Did we miss anybody? God is crazy about you. Jesus loves the little children of the world; all the children of the world. And calls us by name…
That love isn’t
earned. It doesn’t require perfection. I think that’s where our theology can go
askew very quickly. I love my wife and my two kids with all my heart. But it
wouldn’t take me long to make a list of their shortcomings. And I know this: it
would take even less time for them to make a list of mine. When we love
someone, we don’t just love them in spite
of who they are. We love them for who they are. We don’t just tolerate the
wounded places, because each of us is a package deal. If a person is outgoing
and gregarious, then there is always a shadow that sometimes she will be
overbearing. If a person is quiet and reserved, there is always a shadow that
sometimes he will become withdrawn. All of us have those shadow sides. There’s
just no getting around that; it’s at the core of our humanity. It’s what being
flesh and bones is all about.
But think about
it: we don’t just love someone on the good days when they conform to our image
of what we want them to be. We love them for better and for worse, in sickness
and in health, for richer and for poorer. Our human love is a reflection of the
divine love for each of us and God’s love is deeper and broader still. It
isn’t: “I’ll love you when you stop drinking or smoking” or “I’ll love you if
you lose fifteen pounds” or “I’ll love you as soon as you stop that annoying
habit…” or lose that tic. God loves us
from before our births and beyond our deaths and in every moment in between and
nothing in heaven or on earth can separate us from that love. “You are God’s beloved.”
What I think
happens to us when we are truly loved in that way and we risk soaking it in, is
that we desire to grow and learn and soften the hard edges toward growth in the
full stature of Christ. We don’t need to
become perfect in order to be loved;
but exactly the opposite—because we are already
loved, we want to be better. We want to reciprocate that love. And we want to
share it.
The beginning of faith
is about hearing that Voice first and foremost over all the others – that Voice
of the one who claims us and marks us forever, and calls us by name. It’s hard
to hear in the midst of all the other voices giving us all kinds of different
messages, but if we trust that Voice over those that tell us we aren’t good
enough, then we become radically free to live against the grain and to commit
ourselves to the way of Jesus and to follow him all the way to the Cross. To be
the person we were meant to become.
You all are
getting closer to calling a new rector. Every time I am blessed to sit in the
pews here I join all of you in that prayer during the time of transition and
even when I’m not here, I’m praying not only for you to find the right rector
but for you to continue to become the parish God means for you to be in this
city. My dream for this parish is not that you will call a perfect rector, or
that you will become the perfect parish, but that you will keep trusting that
Voice of Love that has already claimed you and know that with love all things
are possible. My hope for this and every congregation in our diocese is that no
child—not a single one—will ever go through this church school program or this
youth program without getting very clear about the fact that they are each a uniquely
beloved child of God. That is what these vows you take today are about for Nora
Jane and every child who has ever come to this font: those vows define who you
are and who you are becoming. It is our work to model what is possible by
living as the beloved community, by treating one another with love and mutual
respect and kindness. This is the work God has given us to do: love God, love
neighbor.
And so as we begin
a New Year and celebrate the Sacrament of Holy Baptism, and renew our
commitments whether we are four or ninety-four – we remember that we are God’s beloved.

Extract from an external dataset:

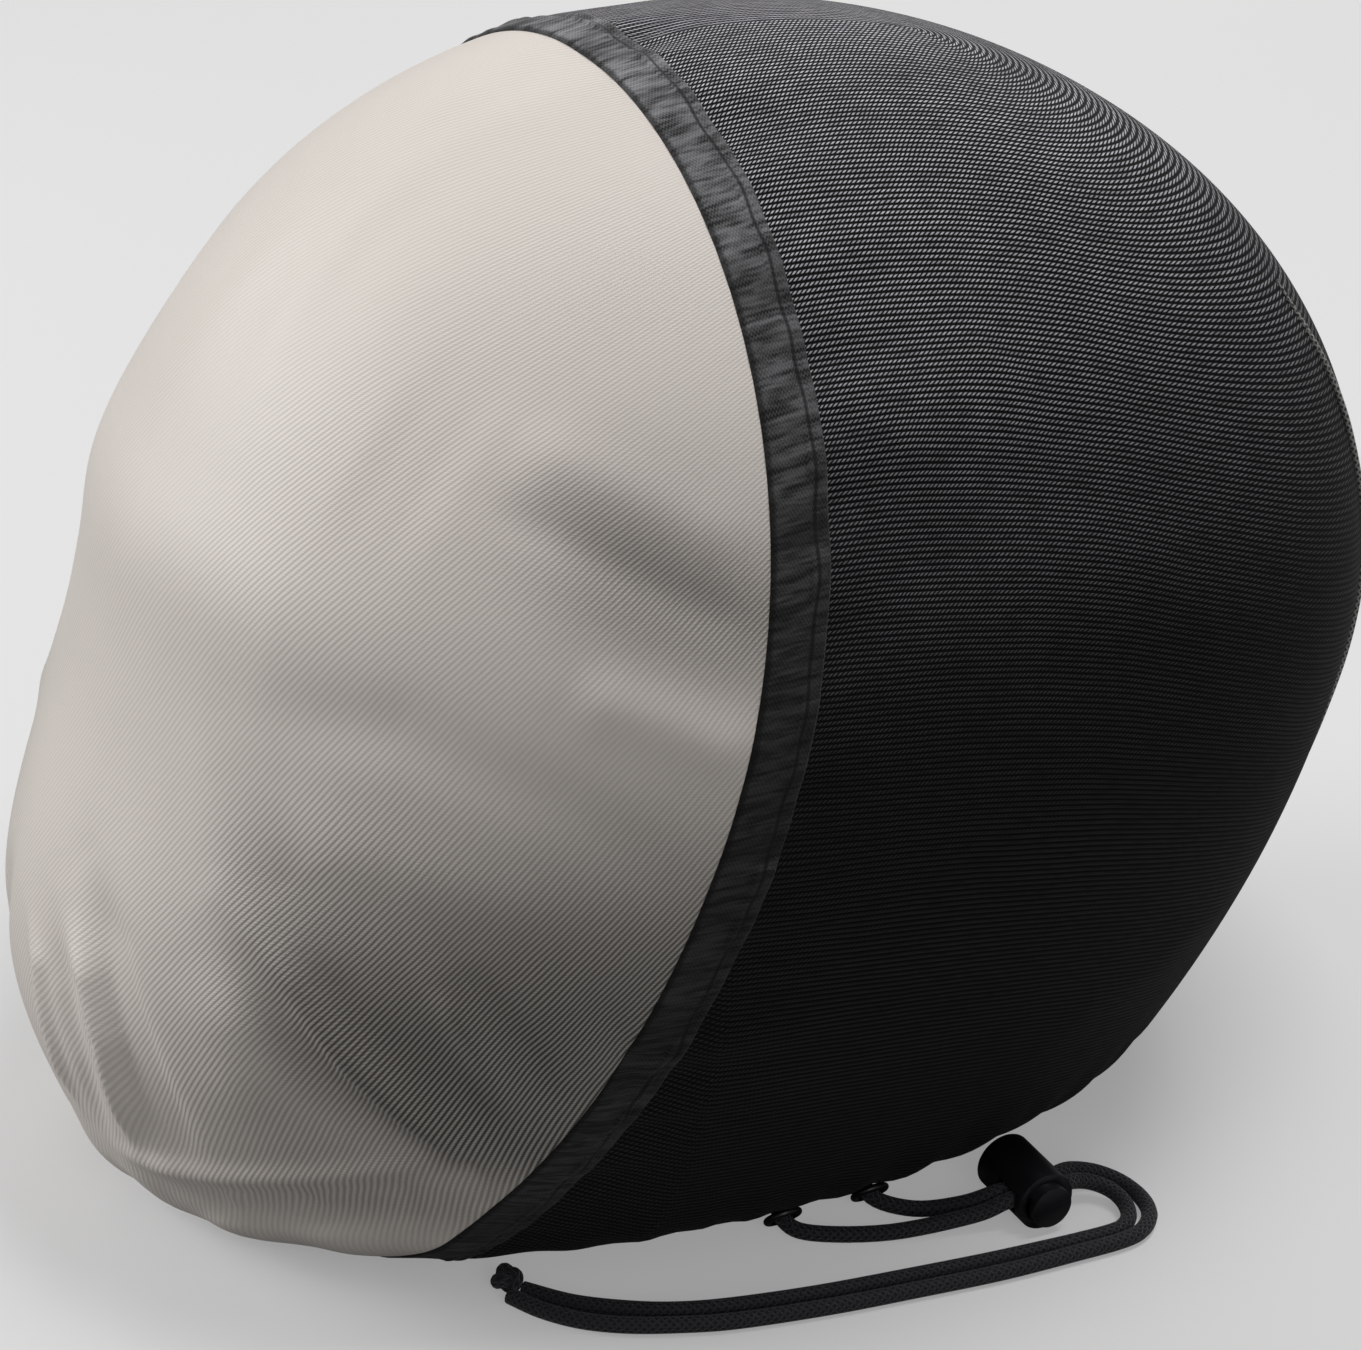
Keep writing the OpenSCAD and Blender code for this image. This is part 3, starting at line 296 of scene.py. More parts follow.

Sin thrives when we suffer from a kind of spiritual amnesia and forget this abiding
truth –when we literally forget who we are and whose we are. Compulsive
behaviors and addictive behaviors and destructive behaviors all grow out in
some sense from this deep-seated fear that we are not loved or that we are not
worthy of being loved. Most of our sin comes most often from those places where
we have been hurt or feel broken or unloved. So we can make all the resolutions
we want toward self-improvement but the journey of faith is to live more deeply
into the person God already loves.
Love came down at
Christmas and the question is not whether or not God is with you, but how. You are God's beloved child; with you God is well
pleased. The work of Epiphany is to live into that truth; this is the good
news that takes us to the very heart of what the Incarnation means. Let that
light shine for all the world to see.